■ **Written task**
Reproduce exactly and only the lines running from the one with "What three.js and" through the one with "const SMOOTHING = 0.02;", both end lines included.

■ **Materials provided**

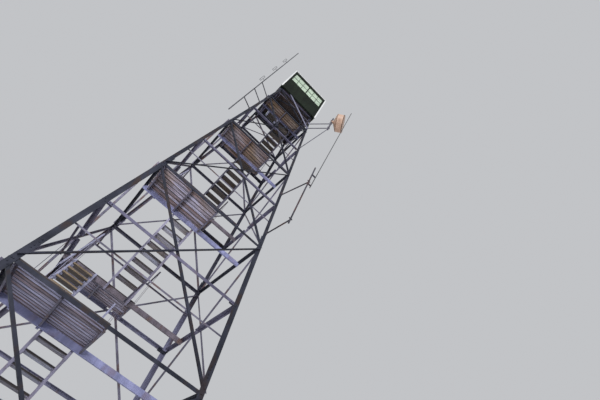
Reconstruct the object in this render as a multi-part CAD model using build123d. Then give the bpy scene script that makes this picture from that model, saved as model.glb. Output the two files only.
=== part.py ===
"""Fire lookout tower: a tapered lattice of angle bars, a switchback stair and a square cab.

Millimetres, +Z up. The origin lies on the ground, midway between the four piers.
+X runs to the right along the near face, and +Y runs from the near face to the far face.
"""
from build123d import *
import os

# Driving dimensions of the tower's outline
panel_height = 4064.0
panel_count = 4
top_panel_share = 0.5
base_half = 2265.0
top_half = 996.0
floor_height = (panel_count + top_panel_share) * panel_height

# Footings
pier_height = 300.0
pier_base = 700.0
pier_top = 460.0
shoe_size = 300.0
shoe_thickness = 20.0

# Angle bars of the lattice
leg_thickness = 9.5
leg_widths = (127.0, 127.0, 102.0, 102.0, 89.0)
splice_rise = 380.0
splice_length = 280.0
splice_thickness = 8.0
butt_gap = 0.5
girt_width = 76.0
girt_thickness = 6.4
mid_girt_shelf = 89.0
brace_width = 51.0
brace_thickness = 5.0
brace_bolt_in = 55.0
brace_foot_rise = 75.0
brace_head_drop = 126.0
brace_end_margin = 32.0
spacer_radius = 24.0
gusset_length = 230.0
gusset_height = 100.0
gusset_thickness = 6.0
lowest_brace_level = 380.0
bar_gap = 3.0

# Stair and landings
near_beam_y = -580.0
far_beam_y = 800.0
beam_depth = 130.0
beam_flange = 50.0
beam_thickness = 7.0
joist_depth = 120.0
joist_width = 40.0
joist_thickness = 5.0
joist_side_gap = 45.0
deck_thickness = 38.0
deck_side_gap = 85.0
near_deck_width = 1820.0
far_deck_width = 2000.0
far_deck_edge = 72.0
left_flight_in = 400.0
left_flight_width = 640.0
right_flight_in = 1068.0
right_flight_width = 717.0
stringer_depth = 110.0
stringer_flange = 55.0
stringer_thickness = 6.0
treads_per_flight = 8
tread_depth = 200.0
tread_thickness = 40.0
seat_gap = 0.3
footing_height = 100.0
footing_margin = 60.0
footing_run = 220.0

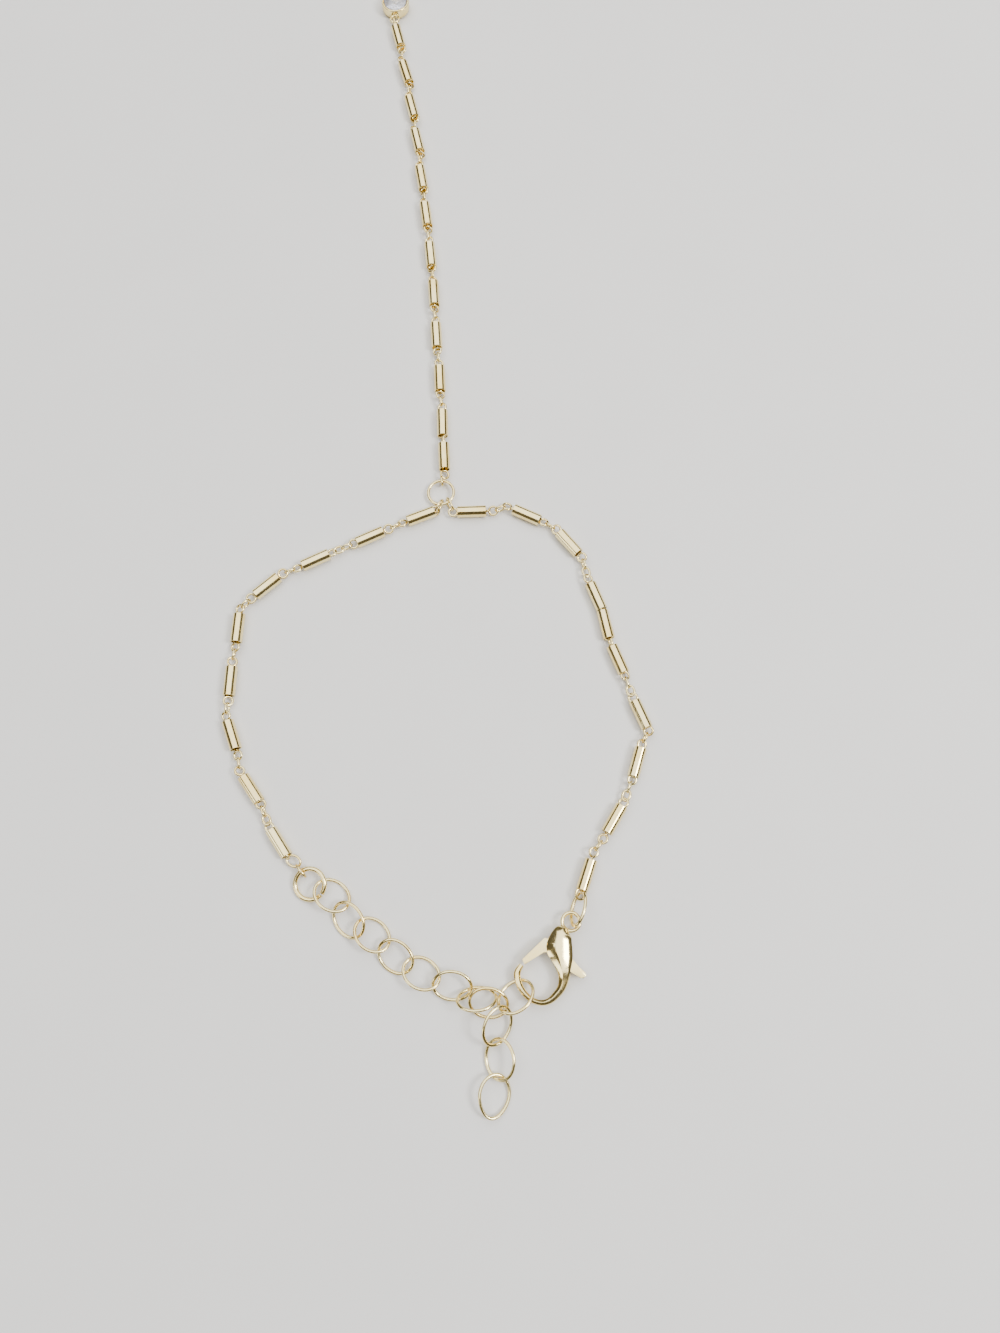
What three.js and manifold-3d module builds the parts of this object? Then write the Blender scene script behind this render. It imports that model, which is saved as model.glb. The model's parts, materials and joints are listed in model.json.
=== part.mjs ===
// A hand chain lying on a flat surface: a wrist loop and a straight strand of short tubes, an extender chain
// with a lobster clasp, a round crystal in a cup, and a plain finger ring.
// Millimetres, +Z up. +Y runs from the wrist loop to the finger ring, and the part rests on z = 0.
import * as THREE from "three";
import { ConvexGeometry } from "three/addons/geometries/ConvexGeometry.js";
import { mergeVertices } from "three/addons/utils/BufferGeometryUtils.js";
import Module from "manifold-3d";

// Tubes of the chain, and how much two wires of one solid run into each other where they touch.
const TUBE_LENGTH = 4.0;
const TUBE_DIAMETER = 1.6;
const TUBE_WALL = 0.14;
const TUBE_DISH = 0.2;
const TUBE_SIDES = 10;
const ROD_DIAMETER = 0.5;
const ROD_SUNK = 0.4;
const FUSE = 0.05;
const SMOOTHING = 0.02;

// Rings and links of wire. Lengths and widths are outer sizes.
const TUBE_EYE = { length: 1.5, width: 1.5, wire: 0.32 };
const CLASP_SIDE_EYE = { length: 1.8, width: 1.8, wire: 0.32 };
const SMALL_LINK = { length: 1.75, width: 1.3, wire: 0.32 };
const END_LINK = { length: 2.2, width: 1.7, wire: 0.32 };
const TIE_LINK = { length: 2.2, width: 1.6, wire: 0.32 };
const JUNCTION_TIE = { length: 2.2, width: 1.6, wire: 0.32 };
const JUNCTION_RING = { length: 4.0, width: 4.0, wire: 0.4 };
const JUMP_RING = { length: 4.5, width: 4.5, wire: 0.6 };
const EXTENDER_LINK = { length: 5.2, width: 4.2, wire: 0.42 };
const LAST_LINK = { length: 5.0, width: 4.2, wire: 0.42, point: 0.4 };
const CLASP_LINK = { length: 4.7, width: 3.0, wire: 0.45 };
const CUP_EYE = { length: 1.7, width: 1.7, wire: 0.35 };
const FINGER_TIE = { length: 3.4, width: 2.6, wire: 0.4 };
const JUMP_RING_CUT = 0.2;
const SMALL_RING_STEPS = 10;
const SMALL_WIRE_SIDES = 5;
const RING_STEPS = 12;
const WIRE_SIDES = 5;

// Roll of an eye about the chain's line, in degrees.
const EYE_ROLL = 25;

// The crystal and its cup, with an eye on each side.
const CUP_DIAMETER = 4.4;
const CUP_HEIGHT = 1.7;
const CUP_WALL = 0.3;
const CUP_FLOOR = 0.4;
const CUP_BEVEL = 0.35;
const CUP_SIDES = 16;
const CUP_EYE_OUT = 0.6;
const CRYSTAL_CLEARANCE = 0.06;
const CRYSTAL_GIRDLE = 0.15;
const CRYSTAL_RISE = 0.35;
const CRYSTAL_TABLE = 0.55;
const CRYSTAL_FACETS = 8;

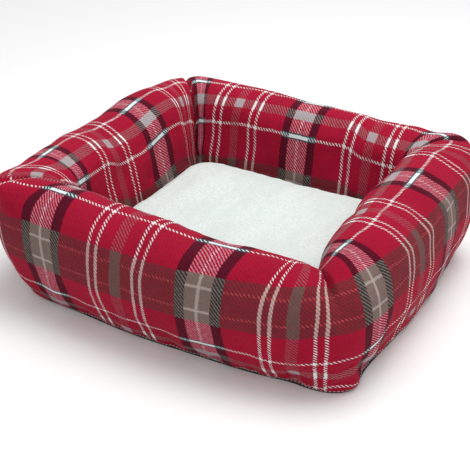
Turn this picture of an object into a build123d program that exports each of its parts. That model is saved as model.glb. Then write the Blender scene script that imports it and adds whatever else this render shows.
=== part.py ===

■ **Exercise output**
What three.js and manifold-3d module builds the parts of this object? Then write the Blender scene script behind this render. It imports that model, which is saved as model.glb. The model's parts, materials and joints are listed in model.json.
=== part.mjs ===
// A hand chain lying on a flat surface: a wrist loop and a straight strand of short tubes, an extender chain
// with a lobster clasp, a round crystal in a cup, and a plain finger ring.
// Millimetres, +Z up. +Y runs from the wrist loop to the finger ring, and the part rests on z = 0.
import * as THREE from "three";
import { ConvexGeometry } from "three/addons/geometries/ConvexGeometry.js";
import { mergeVertices } from "three/addons/utils/BufferGeometryUtils.js";
import Module from "manifold-3d";

// Tubes of the chain, and how much two wires of one solid run into each other where they touch.
const TUBE_LENGTH = 4.0;
const TUBE_DIAMETER = 1.6;
const TUBE_WALL = 0.14;
const TUBE_DISH = 0.2;
const TUBE_SIDES = 10;
const ROD_DIAMETER = 0.5;
const ROD_SUNK = 0.4;
const FUSE = 0.05;
const SMOOTHING = 0.02;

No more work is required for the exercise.